Article VIII - AMENDMENTS:
A. Amendments to these bylaws shall
be made by a two-thirds majority of the membership present in good
standing and eligible to vote, a quorum being present. Amendments
may be made at any membership meeting, either Annual or otherwise,
provided at least two weeks notice in writing is given by the Secretary.
B. Proposed amendments shall first be
submitted to the Board of Directors for approval, which in turn shall
if approved, submit the same to the membership for a vote. If disapproved
by the Board of Directors, a proposed amendment may be submitted
to the membership for a vote upon petition of one-half of the members
in good standing and eligible to vote.
Article IX - DISSOLUTION:
A. The Society shall be dissolved by
operation of law or by a two-thirds majority vote of the membership
in good standing and eligible to vote. The latter action shall be
taken at the Annual Meeting or a Special Meeting called for the purpose
by the President or three members of the Board of Directors. Members
unable to attend such a meeting may authorize one of the Officers
of the Society in writing to vote by proxy, and proxy statements
for this purpose shall be mailed with the notice of the meeting.

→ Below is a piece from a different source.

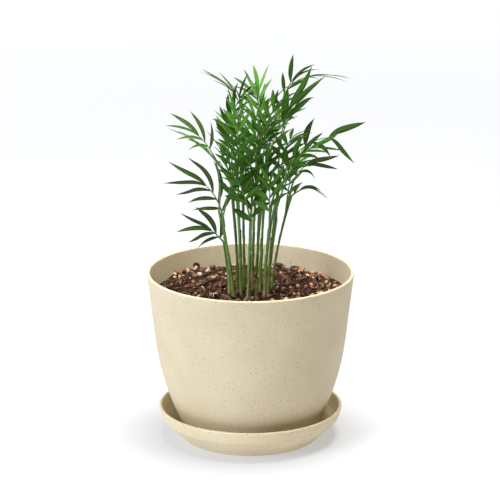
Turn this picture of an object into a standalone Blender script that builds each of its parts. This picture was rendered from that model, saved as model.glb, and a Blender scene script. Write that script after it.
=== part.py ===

B. In the event of dissolution of the
Corporation, such procedure as outlined in Article V of the amended
Articles of Incorporation shall be invoked, with the exception that
any documents or artifacts in the collections of the Society, either
on permanent or temporary loan to the Society, and which have been
so designated, shall be returned to the donors, lenders, or their
heirs-at-law, prior to the disposition of the remaining assets as
outlined in the said Article V.
Article X - EFFECTIVE DATE:
These bylaws shall be deemed to be in effect
following the filing of the amended Articles of Incorporation and
their acceptance by the State Corporation Commission. These Bylaws
were approved on December 8, 2002, by two-thirds of the membership
present and voting and recommended by the Board of Directors.